Lord Young—I am of the same opinion. No question of vesting is raised here, although no doubt there might have been some such question raised.

I think, therefore, there is sufficient for our decision in the words “payable as at my death.” Now these are familiar words, and there is no doubt of their meaning, and when Mr Dickson was pressed he admitted that he must rely on maintaining that these words were superfluous and had no meaning.

I do not think there is any difficulty in the question. A legacy which was payable as at the date of the death of the testator may never come to be payable at all. It may lapse by the death of the legatee, or there may be some contingency so that it may never be paid, but if the legatee survives the date and the contingency is purified, the legacy must be paid as at the date of the testator's death, and the meaning of that is that interest must be paid upon it from the date of the death.

Lord Rutherfurd Clark—I agree.

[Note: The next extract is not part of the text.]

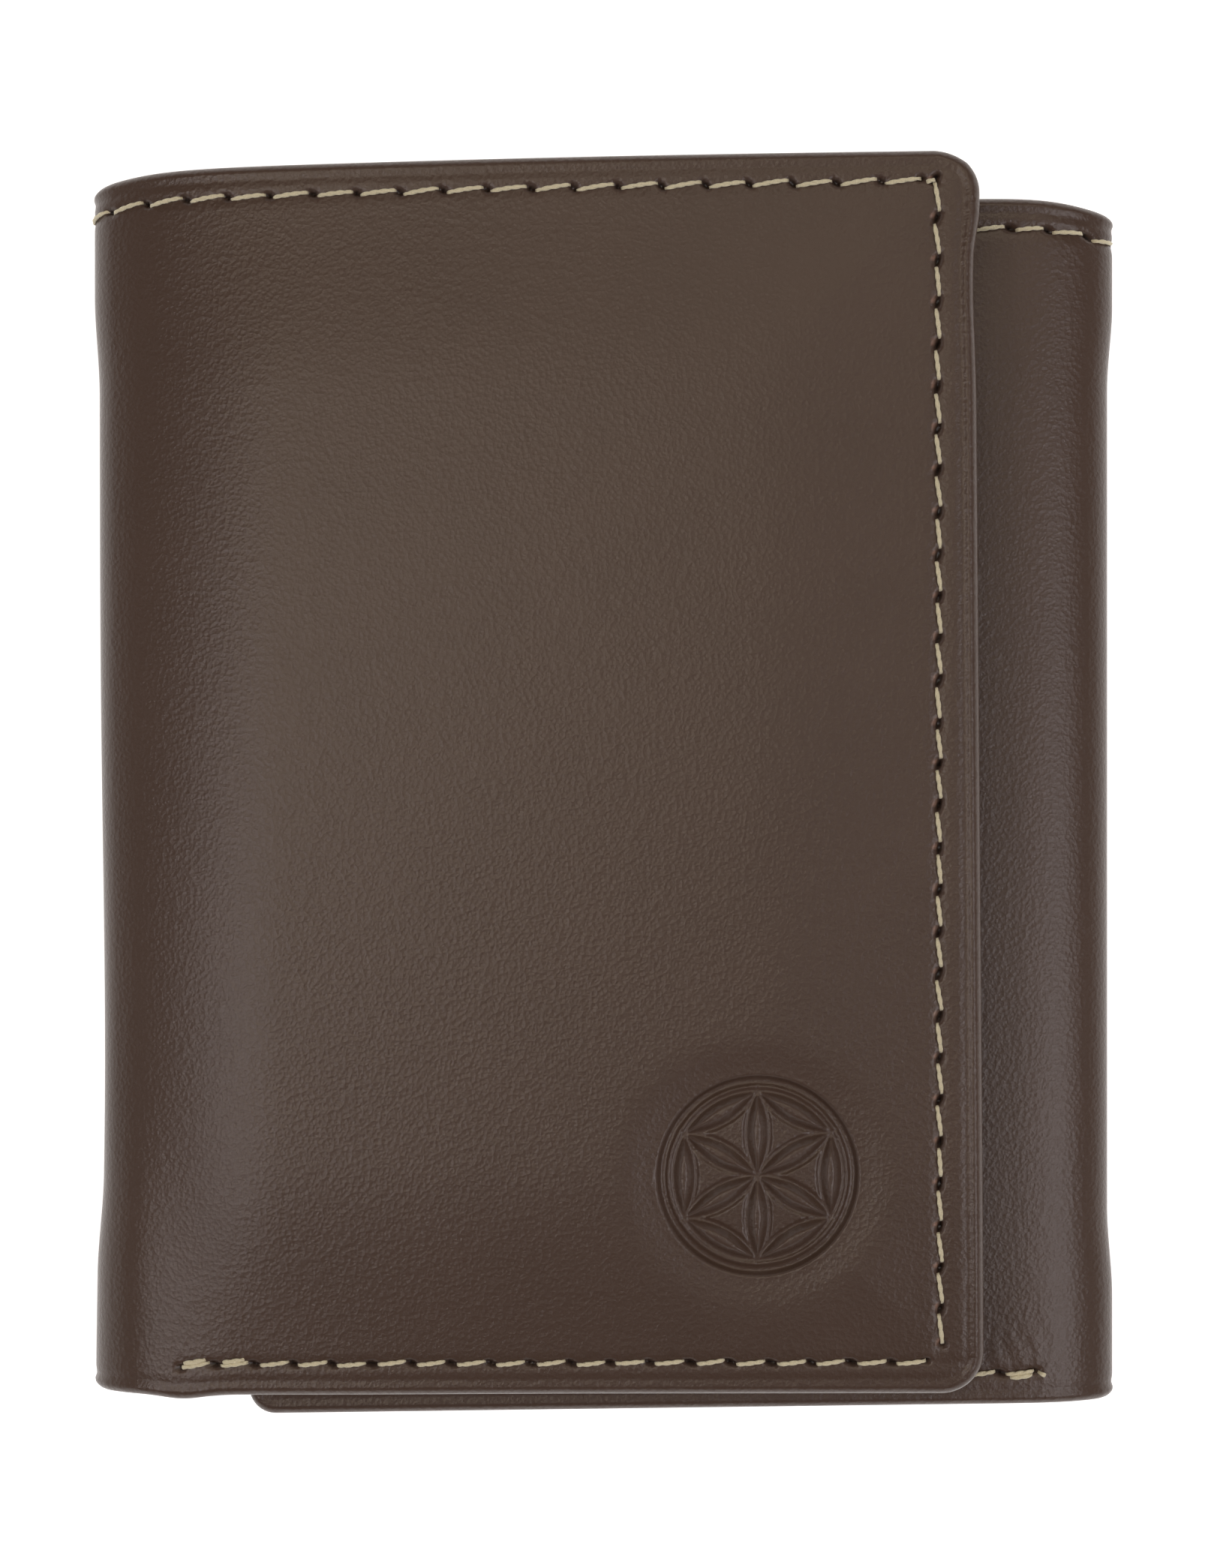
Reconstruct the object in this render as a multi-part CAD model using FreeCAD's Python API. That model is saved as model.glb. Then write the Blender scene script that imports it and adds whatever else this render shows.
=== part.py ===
import FreeCAD, Part
import math
import os

from FreeCAD import Vector

# A trifold wallet, folded shut and lying on its back.
# X runs across the wallet from the left fold to the right fold, Y runs up along the folds,
# and Z points out of the front flap. The origin is the middle of the back, on the table.

# ---- Driving dimensions (mm and degrees) ----
STRIP_HEIGHT = 105.0        # the leather strip's width, measured along the folds
CLOSED_WIDTH = 89.4         # left fold to right fold, folded shut
STRIP_SKEW = 0.75           # how far the strip runs off square to its folds
FREE_EDGE_LEAN = 0.4        # lean of the two flaps' free edges
FRONT_LENGTH = 76.6         # left fold to the front flap's free edge
INNER_LENGTH = 75.9         # right fold to the inner flap's free edge
FRONT_HEIGHT = 12.0         # front flap's outer face above the table, at the left fold
INNER_HEIGHT = 8.0          # inner flap's outer face above the table
FRONT_TILT = 3.35           # how far the front flap springs up
LOWER_CREASE_RADIUS = 3.0   # back to left spine
UPPER_CREASE_RADIUS = 5.0   # left spine to front flap
FRONT_CORNER = 3.5
INNER_CORNER = 3.0

# ---- Sheet thicknesses ----
LEATHER = 1.0
INTERLINING = 0.4
LINING = 0.2
BILL_GAP = 0.3
DIVIDER = 0.2
POCKET_BASE = 0.4
FACING = 0.45
SLOT_LINER = 0.1
WINDOW_SHEET = 0.2

# ---- Depth of each sheet, measured in from the leather's outer face ----
INTERLINING_DEPTH = LEATHER
LINING_DEPTH = INTERLINING_DEPTH + INTERLINING
DIVIDER_DEPTH = LINING_DEPTH + LINING + BILL_GAP
BASE_DEPTH = DIVIDER_DEPTH + DIVIDER
FACING_DEPTHS = [BASE_DEPTH + POCKET_BASE + FACING * step for step in range(3)]

# ---- Pockets ----
HEM = 1.5                   # the sheets inside stop this far short of the leather's edge
BILL_MOUTH = 4.0            # the divider's top edge is this far below the leather's
POCKET_MARGIN = 6.0         # pocket panels stop this far short of a fold
SLOT_STEP = 13.0            # one slot's mouth below the next
TOP_SLOT_DROP = 16.0        # first slot's mouth below the strip's top edge
FACING_REACH = 24.0         # a slot facing's own height, before its fabric liner takes over
WINDOW_WIDTH = 50.0
WINDOW_HEIGHT = 72.0
FRAME_BORDER = 9.0

# ---- Embossed roundel on the front flap ----
ROUNDEL_RADIUS = 8.3
ROUNDEL_DEPTH = 0.25
ROUNDEL_INSET = 18.8        # its centre from the free edge, and from the bottom edge

# ---- Sewing ----
THREAD_RADIUS = 0.21
STITCH_LENGTH = 2.9
HEM_PITCH = 3.7
FOOT_PITCH = 3.4
EDGE_PITCH = 3.58
HEM_INSET = 2.7             # top row below the leather's top edge
FOOT_INSET = 2.8            # bottom row above the leather's bottom edge
EDGE_INSET = 3.8            # side row in from the free edge
FOOT_START = 6.0            # bottom row begins this far from a fold

HALF_HEIGHT = STRIP_HEIGHT / 2
HALF_WIDTH = CLOSED_WIDTH / 2
CLIMB = math.tan(math.radians(STRIP_SKEW))
LEAN = math.tan(math.radians(FREE_EDGE_LEAN))
RIGHT_FOLD_RADIUS = INNER_HEIGHT / 2
FRONT_FREE_EDGE = FRONT_LENGTH - HALF_WIDTH
INNER_FREE_EDGE = HALF_WIDTH - INNER_LENGTH
FRONT_BEND = math.radians(90 - FRONT_TILT)
FRONT_LEATHER_START = UPPER_CREASE_RADIUS * math.tan(FRONT_BEND / 2) - HALF_WIDTH
BACK_LEFT = LOWER_CREASE_RADIUS - HALF_WIDTH
BACK_RIGHT = HALF_WIDTH - RIGHT_FOLD_RADIUS
ALONG_X, ALONG_Y, ALONG_Z = Vector(1, 0, 0), Vector(0, 1, 0), Vector(0, 0, 1)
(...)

I think that on the construction of these words there is no difficulty. It seems to me that the direction that the legacy is to be payable as at the date of the testator's death is conclusive.

Lord Trayner concurred.

The Court answered the question in the affirmative.

Counsel:

Counsel for the First and Second Parties— Jameson— H. Johnston— C. K. Mackenzie. Agents— T. & R. B. Ranken, W.S.

Counsel for the Third Parties— C. S. Dickson— Salvesen. Agent— C. E. Loudon, W.S.